Saint-Prix-Berriat’s disagreement with Bouhier on this count, then, seems overdetermined. Bouhier was a French aristocrat, but also a man of the Enlightenment who claimed Jean le Rond d’Alembert as an admirer. Bouhier seemed to see in Chasseneuz a precursor of his Enlightenment sensibility, a man working through the terrible muddle of French customary law to give a semblance of structure, precedent, reason, and predictability. To confirm, as Chasseneuz had done in the Consilium Primum, that animals could be tried was merely to state what precedent dictated, not to express Chasseneuz’s personal enthusiasm for the idea or to assert his personal involvement in such a trial. This, to Bouhier, was a worldly and erudite attitude to be contrasted with that of the credulous Thou and Crispin.

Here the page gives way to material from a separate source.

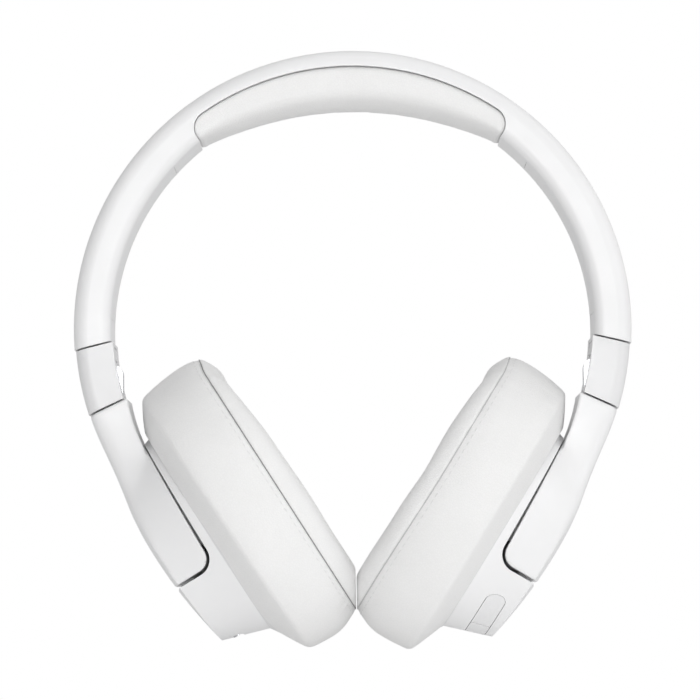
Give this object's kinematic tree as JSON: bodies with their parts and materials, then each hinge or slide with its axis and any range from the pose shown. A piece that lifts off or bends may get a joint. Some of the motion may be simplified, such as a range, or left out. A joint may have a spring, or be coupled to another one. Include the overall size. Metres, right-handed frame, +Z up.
{
  "type": "over ear headphones",
  "caption": "Wireless folding over ear headphones with padded band, sliding and folding arms, tilting cups, soft oval ear pads and a strip of keys.",
  "frame": {"origin": "bottom centre of the bounding box, under the lowest points of the ear pads", "axes": "+Z up through the crown of the band; X across the head, +X on the side of the cup that carries the keys; Y front to back of the band, -Y toward the viewed side"},
  "size_m": [0.178, 0.0796, 0.1901],
  "materials": {
    "white_shell": "satin moulded",
    "gloss_white": "polished",
    "white_leather": "fine grained leatherette",
    "spring_steel": "blued strip",
    "cable_rubber": "smooth",
    "brushed_steel": "brushed",
    "white_plastic_inner": "fine texture",
    "black_plastic": "fine texture",
    "diaphragm_film": "film",
    "magnet_iron": "plated",
    "pad_cloth": "knitted screen",
    "board": "solder mask",
    "battery_wrap": "foil wrap",
    "light_lens": "translucent lens",
    "key_white": "satin"
  },
  "bodies": {
    "headband": {"headband_shell": "white_shell", "headband_cover_left": "white_shell", "headband_cover_right": "white_shell", "headband_spring": "spring_steel", "crossover_cable": "cable_rubber", "headband_cushion": "white_leather", "slider_detent_left": "spring_steel", "slider_detent_right": "spring_steel"},
    "slider_right": {"slider_strip_right": "brushed_steel", "hinge_housing_right": "gloss_white", "hinge_cover_right": "gloss_white", "fold_pin_right": "brushed_steel"},
    "arm_right": {"arm_shell_right": "white_shell", "arm_bracket_right": "brushed_steel"},
    "cup_right": {"cup_housing_right": "white_shell", "baffle_right": "white_plastic_inner", "driver_frame_right": "black_plastic", "driver_diaphragm_right": "diaphragm_film", "driver_magnet_right": "magnet_iron", "pad_ring_right": "white_plastic_inner", "pad_mesh_right": "pad_cloth", "ear_pad_right": "white_leather", "cup_screws_right": "brushed_steel", "tilt_pin_right": "brushed_steel", "main_board": "board", "status_light": "light_lens"},
    "slider_left": {"slider_strip_left": "brushed_steel", "hinge_housing_left": "gloss_white", "hinge_cover_left": "gloss_white", "fold_pin_left": "brushed_steel"},
    "arm_left": {"arm_shell_left": "white_shell", "arm_bracket_left": "brushed_steel"},
    "cup_left": {"cup_housing_left": "white_shell", "baffle_left": "white_plastic_inner", "driver_frame_left": "black_plastic", "driver_diaphragm_left": "diaphragm_film", "driver_magnet_left": "magnet_iron", "pad_ring_left": "white_plastic_inner", "pad_mesh_left": "pad_cloth", "ear_pad_left": "white_leather", "cup_screws_left": "brushed_steel", "tilt_pin_left": "brushed_steel", "battery": "battery_wrap", "aux_jack": "black_plastic", "usb_c_socket": "brushed_steel", "microphones": "black_plastic"},
    "volume_up_key": {"volume_up_key": "key_white"},
    "play_key": {"play_key": "key_white"},
    "volume_down_key": {"volume_down_key": "key_white"},
    "noise_control_key": {"noise_control_key": "key_white"},
    "power_switch": {"power_switch": "key_white"}
  },
  "joints": [
    {"name": "size_slide_right", "type": "slide", "parent": "headband", "child": "slider_right", "axis": [0.1478, 0, -0.989], "range_m": [0, 0.025]},
    {"name": "fold_right", "type": "hinge", "parent": "slider_right", "child": "arm_right", "pos_m": [0.07741, 0, 0.0875], "axis": [0, 1, 0], "range_deg": [0, 80]},
    {"name": "tilt_right", "type": "hinge", "parent": "arm_right", "child": "cup_right", "pos_m": [0.05584, 0, 0.0346], "axis": [0, 1, 0], "range_deg": [-4, 0]},
    {"name": "size_slide_left", "type": "slide", "parent": "headband", "child": "slider_left", "axis": [-0.1478, 0, -0.989], "range_m": [0, 0.025]},
    {"name": "fold_left", "type": "hinge", "parent": "slider_left", "child": "arm_left", "pos_m": [-0.07741, 0, 0.0875], "axis": [0, 1, 0], "range_deg": [-80, 0]},
    {"name": "tilt_left", "type": "hinge", "parent": "arm_left", "child": "cup_left", "pos_m": [-0.05584, 0, 0.0346], "axis": [0, 1, 0], "range_deg": [0, 4]},
    {"name": "volume_up_press", "type": "slide", "parent": "cup_right", "child": "volume_up_key", "axis": [0.3547, 0.7429, 0.5676], "range_m": [0, 0.0004], "stiffness_N_per_m": 600},
    {"name": "play_press", "type": "slide", "parent": "cup_right", "child": "play_key", "axis": [0.5085, 0.2814, 0.8138], "range_m": [0, 0.0004], "stiffness_N_per_m": 600},
    {"name": "volume_down_press", "type": "slide", "parent": "cup_right", "child": "volume_down_key", "axis": [0.5085, -0.2814, 0.8138], "range_m": [0, 0.0004], "stiffness_N_per_m": 600},
    {"name": "noise_control_press", "type": "slide", "parent": "cup_right", "child": "noise_control_key", "axis": [0.3844, -0.6883, 0.6152], "range_m": [0, 0.0004], "stiffness_N_per_m": 600},
    {"name": "power_slide", "type": "slide", "parent": "cup_right", "child": "power_switch", "axis": [-0.4791, -0.4271, -0.7668], "range_m": [0, 0.0024]}
  ]
}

Meanwhile, although a faithful Catholic, Thou saw himself as a broker of religious peace. When he recounted the mounting religious conflicts of the day in his Histoire universelle depuis, he did so intent on generating reconciliation between the warring religious factions, an approach that led the Church to suppress his book but that also, no doubt, attracted him to Crispin’s tale of Chasseneuz and his friend. Thou was not interested in the trials themselves, much less, like Evans, what the trials told him about how people should treat animals. Those concerns were remote to Thou, significant only in that they showed that the Vaudois were being treated worse than animals. Rather, Thou emphasized that when Chasseneuz was reminded of the arguments of his more idealistic younger self, he was awakened to the wrong being done to the Vaudois heretics.
Today’s legal scholars are mining Chasseneuz’s rats anew to revise Evans’s account. Their interest is not to cast doubt on the historicity of the events—which they mostly do not doubt occurred as Evans recounts them—but, rather, to make the case that the trials of animals preserved a more capacious premodern notion of animal agency. This approach, they assert, could, in turn, be the foundation for the inclusion of animals within our contemporary legal order with limited rights and standing. If the people of Autun could respect the rights of the cursed rats to a fair and timely summons, they pose, why cannot we recognize even more basic rights of animals to live without suffering and duress? I personally do not think this approach will work, but it is a provocative effort.
In all of these instances, Chasseneuz’s rats are summoned—including by myself—in relationship to the world that each of these authors desired yet to make. This is not so much about a source’s “bias,” as undergraduates sometimes complain, nor about the source’s “situated perspective,” as we often teach in history methods classes. Both of these terms relate a text to the world it describes, but they do not relate the historian to the text, nor foreground the range of affects that fortify our narrations. We are careful and cautious in our conclusions, never taking more from a source than it can afford to give. Older generations of historians were credulous and reckless, we say, bankrupting their sources and themselves in the process. Perhaps an exercise such as I have endeavored to conduct will be chastening, reminding us to examine, with honest and open curiosity, the political desires that animate our own writings. I suspect it will not. But for my own part, I would say that historians do not so much see bits of a picture of the truth broken into a thousand pieces so much as historians are attached to the image they see reflected in the fractured shards of a past.